GAO: Careful With Multiemployer Legislation

March 18, 2004 (PLANSPONSOR.com) - Even though multiemployer plans are suddenly finding themselves falling into underfunded status, the US General Accounting Office (GAO) urges the US Congress to proceed with caution before shifting the burden of responsibility from the plan to the US Pension Benefit Guaranty Corporation (PBGC).

Much like their single employer brethren, multiemployer plans have fallen on hard times since 2000.   According to PBGC estimates cited by the GAO, the 2003 annual report that aggregate deficit of underfunded multiemployer plans had reached $100 billion by the end of 2003, up from a $21 billion deficit at the start of 2000.  

Additionally, the PBGC reported a net accumulated deficit for its own multiemployer program of $261 million for fiscal year 2003, the first deficit since 1981 and its largest ever.   Further, the GAO found the percentage of multiemployer plan that were fully funded fell to 67% in 2002, from 83% in 2001 (See  PBGC FY 2003 Deficit Triples to $11.2B ).

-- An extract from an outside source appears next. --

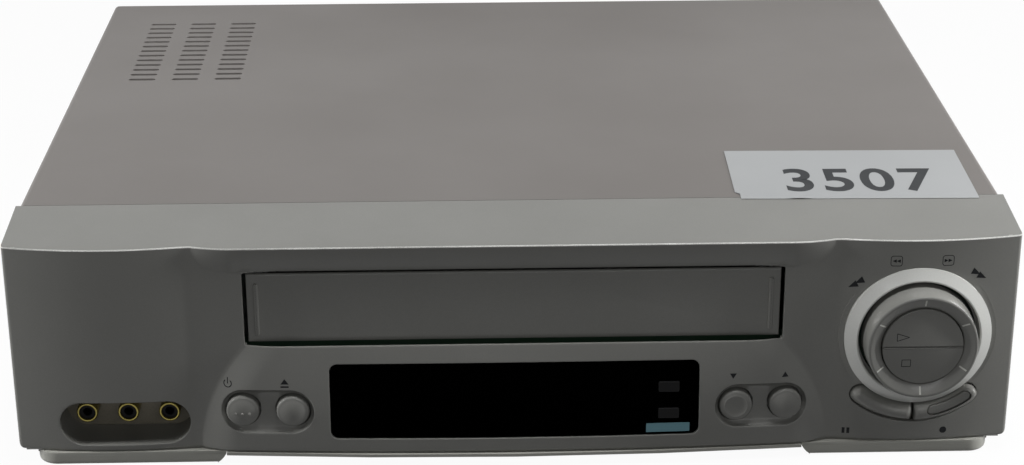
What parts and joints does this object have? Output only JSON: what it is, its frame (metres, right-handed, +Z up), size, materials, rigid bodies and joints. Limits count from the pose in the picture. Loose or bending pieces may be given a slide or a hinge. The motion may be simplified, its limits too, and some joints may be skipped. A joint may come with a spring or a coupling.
{
  "type": "video cassette recorder",
  "caption": "Front-loading video cassette recorder with a hinged cassette door, shuttle dial, front keys, phono jacks and a full tape deck inside",
  "frame": {"origin": "centre of the footprint, at the underside of the feet", "axes": "+X to the user's right, +Y from the front panel to the back, +Z up"},
  "size_m": [0.38, 0.3212, 0.0925],
  "materials": {
    "painted_abs": "silver paint on moulded ABS, satin",
    "bright_abs": "bright silver paint on moulded ABS",
    "painted_steel": "warm grey satin paint on folded steel",
    "smoked_acrylic": "glossy near-black window plastic",
    "grey_abs": "bare light grey ABS, satin",
    "black_plastic": "black moulded plastic",
    "label_paper": "white coated paper",
    "zinc_steel": "zinc-plated steel sheet",
    "jack_metal": "plated brass with a yellow-green ring",
    "circuit_board": "green solder-masked laminate",
    "acetal": "off-white moulded acetal",
    "grey_plastic": "dark grey moulded plastic",
    "aluminium": "turned and polished aluminium",
    "rubber": "ground rubber",
    "tube_glass": "dark glass display tube",
    "bronze": "sintered bronze"
  },
  "bodies": {
    "case": {"top_cover": "painted_steel", "front_panel": "painted_abs", "display_window": "smoked_acrylic", "paper_label": "label_paper", "chassis_tray": "grey_abs", "rear_panel": "zinc_steel", "front_left_foot": "grey_abs", "front_right_foot": "grey_abs", "rear_left_foot": "grey_abs", "rear_right_foot": "grey_abs", "cover_screw_left": "zinc_steel", "cover_screw_right": "zinc_steel", "dial_bezel": "bright_abs", "record_surround": "painted_abs", "control_board": "circuit_board", "display_tube": "tube_glass", "front_jack_block": "grey_plastic", "front_jack_video": "jack_metal", "front_jack_left": "jack_metal", "front_jack_right": "jack_metal", "main_board": "circuit_board", "mains_transformer": "grey_plastic", "smoothing_capacitor": "black_plastic", "heat_sink": "aluminium", "tuner_module": "zinc_steel", "rear_socket_block": "black_plastic", "mains_inlet": "black_plastic", "deck_plate": "zinc_steel", "left_side_plate": "zinc_steel", "right_side_plate": "zinc_steel", "lower_drum": "aluminium", "capstan_bearing": "bronze", "loading_motor": "zinc_steel", "audio_control_head": "grey_plastic"},
    "door": {"cassette_door": "painted_abs"},
    "standby_key": {"standby_button": "painted_abs"},
    "eject_key": {"eject_button": "painted_abs"},
    "channel_down_key": {"channel_down_button": "painted_abs"},
    "channel_up_key": {"channel_up_button": "painted_abs"},
    "menu_key": {"menu_button": "black_plastic"},
    "set_key": {"set_button": "black_plastic"},
    "play_key": {"play_button": "painted_abs"},
    "stop_key": {"stop_button": "painted_abs"},
    "pause_key": {"pause_button": "painted_abs"},
    "record_key": {"record_button": "painted_abs"},
    "shuttle": {"shuttle_ring": "painted_abs"},
    "carriage": {"cassette_carriage": "zinc_steel"},
    "holder": {"cassette_holder": "zinc_steel"},
    "drum": {"upper_drum": "aluminium"},
    "capstan": {"capstan_flywheel": "zinc_steel"},
    "pinch": {"pinch_arm": "zinc_steel"},
    "pinch_wheel": {"pinch_roller": "rubber"},
    "supply_reel": {"supply_reel_table": "acetal"},
    "take_up_reel": {"take_up_reel_table": "acetal"},
    "idler": {"idler_arm": "zinc_steel"},
    "idler_gear": {"idler_wheel": "acetal"},
    "supply_tape_guide": {"supply_guide": "zinc_steel"},
    "take_up_tape_guide": {"take_up_guide": "zinc_steel"},
    "cam": {"cam_gear": "acetal"},
    "tension": {"tension_arm": "zinc_steel"}
  },
  "joints": [
    {"name": "door_hinge", "type": "hinge", "parent": "case", "child": "door", "pos_m": [0, -0.14455, 0.07585], "axis": [1, 0, 0], "range_deg": [0, 90], "stiffness_Nm_per_rad": 0.004},
    {"name": "standby_press", "type": "slide", "parent": "case", "child": "standby_key", "axis": [0, 1, 0], "range_m": [0, 0.001], "stiffness_N_per_m": 300},
    {"name": "eject_press", "type": "slide", "parent": "case", "child": "eject_key", "axis": [0, 1, 0], "range_m": [0, 0.001], "stiffness_N_per_m": 300},
    {"name": "channel_down_press", "type": "slide", "parent": "case", "child": "channel_down_key", "axis": [0, 1, 0], "range_m": [0, 0.001], "stiffness_N_per_m": 300},
    {"name": "channel_up_press", "type": "slide", "parent": "case", "child": "channel_up_key", "axis": [0, 1, 0], "range_m": [0, 0.001], "stiffness_N_per_m": 300},
    {"name": "menu_press", "type": "slide", "parent": "case", "child": "menu_key", "axis": [0, 1, 0], "range_m": [0, 0.001], "stiffness_N_per_m": 300},
    {"name": "set_press", "type": "slide", "parent": "case", "child": "set_key", "axis": [0, 1, 0], "range_m": [0, 0.001], "stiffness_N_per_m": 300},
    {"name": "play_press", "type": "slide", "parent": "case", "child": "play_key", "axis": [0, 1, 0], "range_m": [0, 0.001], "stiffness_N_per_m": 300},
    {"name": "stop_press", "type": "slide", "parent": "case", "child": "stop_key", "axis": [0, 1, 0], "range_m": [0, 0.001], "stiffness_N_per_m": 300},
    {"name": "pause_press", "type": "slide", "parent": "case", "child": "pause_key", "axis": [0, 1, 0], "range_m": [0, 0.001], "stiffness_N_per_m": 300},
    {"name": "record_press", "type": "slide", "parent": "case", "child": "record_key", "axis": [0, 1, 0], "range_m": [0, 0.001], "stiffness_N_per_m": 300},
    {"name": "shuttle_turn", "type": "hinge", "parent": "case", "child": "shuttle", "pos_m": [0.1525, -0.14605, 0.0498], "axis": [0, 1, 0], "range_deg": [-60, 60], "stiffness_Nm_per_rad": 0.02},
    {"name": "carriage_slide", "type": "slide", "parent": "case", "child": "carriage", "axis": [0, 1, 0], "range_m": [0, 0.045]},
    {"name": "holder_drop", "type": "slide", "parent": "carriage", "child": "holder", "axis": [0, 0, -1], "range_m": [0, 0.0179]},
    {"name": "drum_spin", "type": "hinge", "parent": "case", "child": "drum", "pos_m": [-0.005, 0.07495, 0.02702], "axis": [0, 0.1038, 0.9946], "continuous": true},
    {"name": "capstan_spin", "type": "hinge", "parent": "case", "child": "capstan", "pos_m": [0.05, 0.04495, 0.0215], "axis": [0, 0, 1], "continuous": true},
    {"name": "supply_reel_spin", "type": "hinge", "parent": "case", "child": "supply_reel", "pos_m": [-0.046, -0.02405, 0.0238], "axis": [0, 0, 1], "continuous": true},
    {"name": "take_up_reel_spin", "type": "hinge", "parent": "case", "child": "take_up_reel", "pos_m": [0.046, -0.02405, 0.0238], "axis": [0, 0, 1], "continuous": true},
    {"name": "idler_swing", "type": "hinge", "parent": "case", "child": "idler", "pos_m": [0, -0.04805, 0.0238], "axis": [0, 0, 1], "range_deg": [-42, 42]},
    {"name": "idler_wheel_spin", "type": "hinge", "parent": "idler", "child": "idler_gear", "pos_m": [0, -0.02405, 0.0238], "axis": [0, 0, 1], "continuous": true},
    {"name": "cam_gear_turn", "type": "hinge", "parent": "case", "child": "cam", "pos_m": [-0.08, 0.05895, 0.0238], "axis": [0, 0, 1], "range_deg": [0, 150]},
    {"name": "pinch_arm_swing", "type": "hinge", "parent": "case", "child": "pinch", "pos_m": [0.076, 0.03495, 0.0238], "axis": [0, 0, 1], "range_deg": [-35, 0]},
    {"name": "pinch_roller_spin", "type": "hinge", "parent": "pinch", "child": "pinch_wheel", "pos_m": [0.05587, 0.02188, 0.0281], "axis": [0, 0, 1], "continuous": true},
    {"name": "supply_guide_slide", "type": "slide", "parent": "case", "child": "supply_tape_guide", "axis": [-0.1024, 0.9947, 0], "range_m": [0, 0.06836]},
    {"name": "take_up_guide_slide", "type": "slide", "parent": "case", "child": "take_up_tape_guide", "axis": [0.1024, 0.9947, 0], "range_m": [0, 0.06836]},
    {"name": "tension_arm_swing", "type": "hinge", "parent": "case", "child": "tension", "pos_m": [-0.066, 0.00095, 0.0238], "axis": [0, 0, 1], "range_deg": [0, 30], "stiffness_Nm_per_rad": 0.01}
  ],
  "couplings": [
    {"joint": "pinch_arm_swing", "follows": "cam_gear_turn", "ratio": -0.2333},
    {"joint": "supply_guide_slide", "follows": "cam_gear_turn", "m_per_rad": 0.02611},
    {"joint": "take_up_guide_slide", "follows": "cam_gear_turn", "m_per_rad": 0.02611}
  ]
}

All of which is magnified by the fact that the multiemployer participant base has decreased as the number of retirees pulling from the system continues to swell.   In 2001, only 4.1% of the private sector workforce was composed of multiemployer plan participants, compared to 7.7% in 1980.   This leaves only 1.7 active participants per retiree in 2001, compared with 4.3 in 1980.   Even though this trend is found in single employer plans, the GAO said it is particularly biting in multiemployer schemes since the ratio of active workers to retirees affects multiemployer funding more directly because worker contributions are tied to active employment.

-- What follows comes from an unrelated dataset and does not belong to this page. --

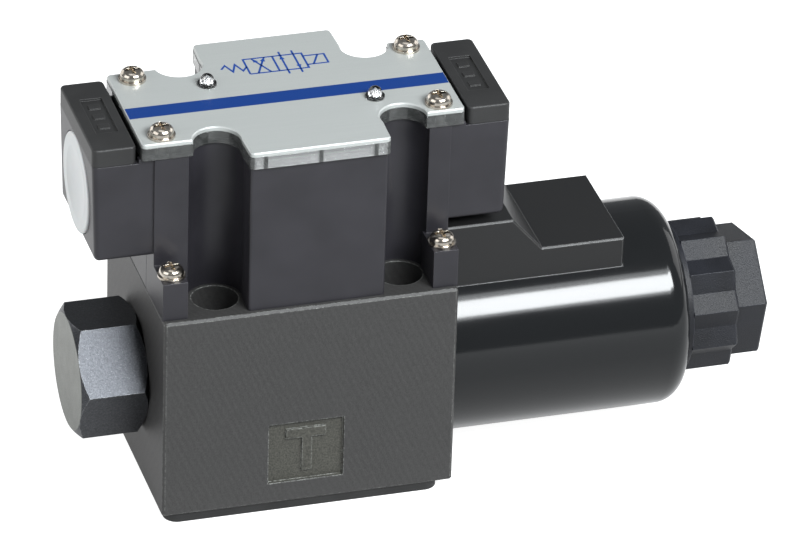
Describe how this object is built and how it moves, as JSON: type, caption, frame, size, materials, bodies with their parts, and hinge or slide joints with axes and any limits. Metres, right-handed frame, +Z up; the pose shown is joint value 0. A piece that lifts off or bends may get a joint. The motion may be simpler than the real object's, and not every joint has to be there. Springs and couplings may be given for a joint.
{
  "type": "solenoid directional valve",
  "caption": "Size 03 directional control valve: iron body with sliding spool, one wet-armature solenoid, spring return and a central terminal box.",
  "frame": {"origin": "on the mounting face, where the line through ports P and T crosses the line through ports A and B", "axes": "+X towards the solenoid, -Y towards port T (the front), +Z up from the mounting face"},
  "size_m": [0.1523, 0.0494, 0.0906],
  "materials": {
    "cast_iron": "phosphated grey iron, fine ground texture",
    "black_oxide": "black oxide",
    "seal_plate": "blackened sheet",
    "spool_steel": "ground and hardened",
    "spring_steel": "patented wire",
    "core_steel": "zinc plated",
    "brass": "bare",
    "copper": "enamelled winding wire",
    "coil_plastic": "black overmould, glossy",
    "bobbin_plastic": "glass filled nylon",
    "nut_plastic": "black moulded, fine grain",
    "box_plastic": "black moulded, satin",
    "cap_plastic": "black moulded, satin",
    "clear_plastic": "clear polycarbonate",
    "lamp_lens": "clear moulded lens",
    "nameplate": "satin silver with one blue stripe",
    "screw_nickel": "nickel plated",
    "white_plastic": "white polyethylene",
    "rubber": "nitrile",
    "board": "solder mask",
    "terminal_plastic": "light grey nylon"
  },
  "bodies": {
    "valve": {"valve_body": "cast_iron", "seal_plate": "seal_plate", "port_o_rings": "rubber", "return_spring": "spring_steel", "end_plug": "black_oxide", "end_plug_o_ring": "rubber", "pole_piece": "core_steel", "pole_o_ring": "rubber", "core_tube": "core_steel", "coil_housing": "coil_plastic", "coil_contacts": "brass", "flux_washers": "core_steel", "flux_sleeve": "core_steel", "coil_bobbin": "bobbin_plastic", "coil_winding": "copper", "coil_nut": "nut_plastic", "nut_o_ring": "rubber", "terminal_box": "box_plastic", "box_seal": "rubber", "box_screws": "screw_nickel", "socket_blank": "box_plastic", "conduit_plug": "white_plastic", "terminal_block": "terminal_plastic", "terminal_screws": "brass", "earth_screw": "brass", "circuit_board": "board", "board_screws": "core_steel", "indicator_lamps": "lamp_lens", "cover_gasket": "rubber", "lamp_cover": "clear_plastic", "nameplate": "nameplate", "cover_screws": "screw_nickel", "left_end_cap": "cap_plastic", "right_end_cap": "cap_plastic"},
    "spool_train": {"spool": "spool_steel", "spring_seat": "core_steel"},
    "armature_train": {"armature": "core_steel", "armature_shim": "brass", "push_pin": "spool_steel"},
    "override_train": {"override_pin": "brass", "override_o_ring": "rubber"}
  },
  "joints": [
    {"name": "spool_shift", "type": "slide", "parent": "valve", "child": "spool_train", "axis": [-1, 0, 0], "range_m": [0, 0.003], "stiffness_N_per_m": 4000, "springref_m": -0.004, "deforming": ["return_spring"]},
    {"name": "armature_stroke", "type": "slide", "parent": "valve", "child": "armature_train", "axis": [-1, 0, 0], "range_m": [0, 0.003]},
    {"name": "override_press", "type": "slide", "parent": "valve", "child": "override_train", "axis": [-1, 0, 0], "range_m": [0, 0.003]}
  ],
  "couplings": [
    {"joint": "armature_stroke", "follows": "spool_shift", "ratio": 1},
    {"joint": "override_press", "follows": "spool_shift", "ratio": 1}
  ]
}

However, the GAO found the level of exposure the PBGC faces from this liability with multiemployer plans is nowhere near that of single-employer plans (See  GAO Offers Long-Term PBGC Fixes ).   This is due to the regulatory framework in place for these plans that distributes financial risks toward employers and employees and away from the federal government.   Not only does the architecture of these plans and their regulatory environment clear the PBGC of much of the liability, but it also creates “important incentives for all interested parties to resolve difficult financial situations that could otherwise result in plan insolvency.”

Thus, the GAO recommends careful deliberation on the part of the US Congress before any proposals aimed at multiemployer plans’ funding stress are floated.   As an example the GAO cautions that a proposal to shift plan liabilities to the PBGC could only help a few employees while eroding the current incentives that encourage interested parties to fix the situation in house.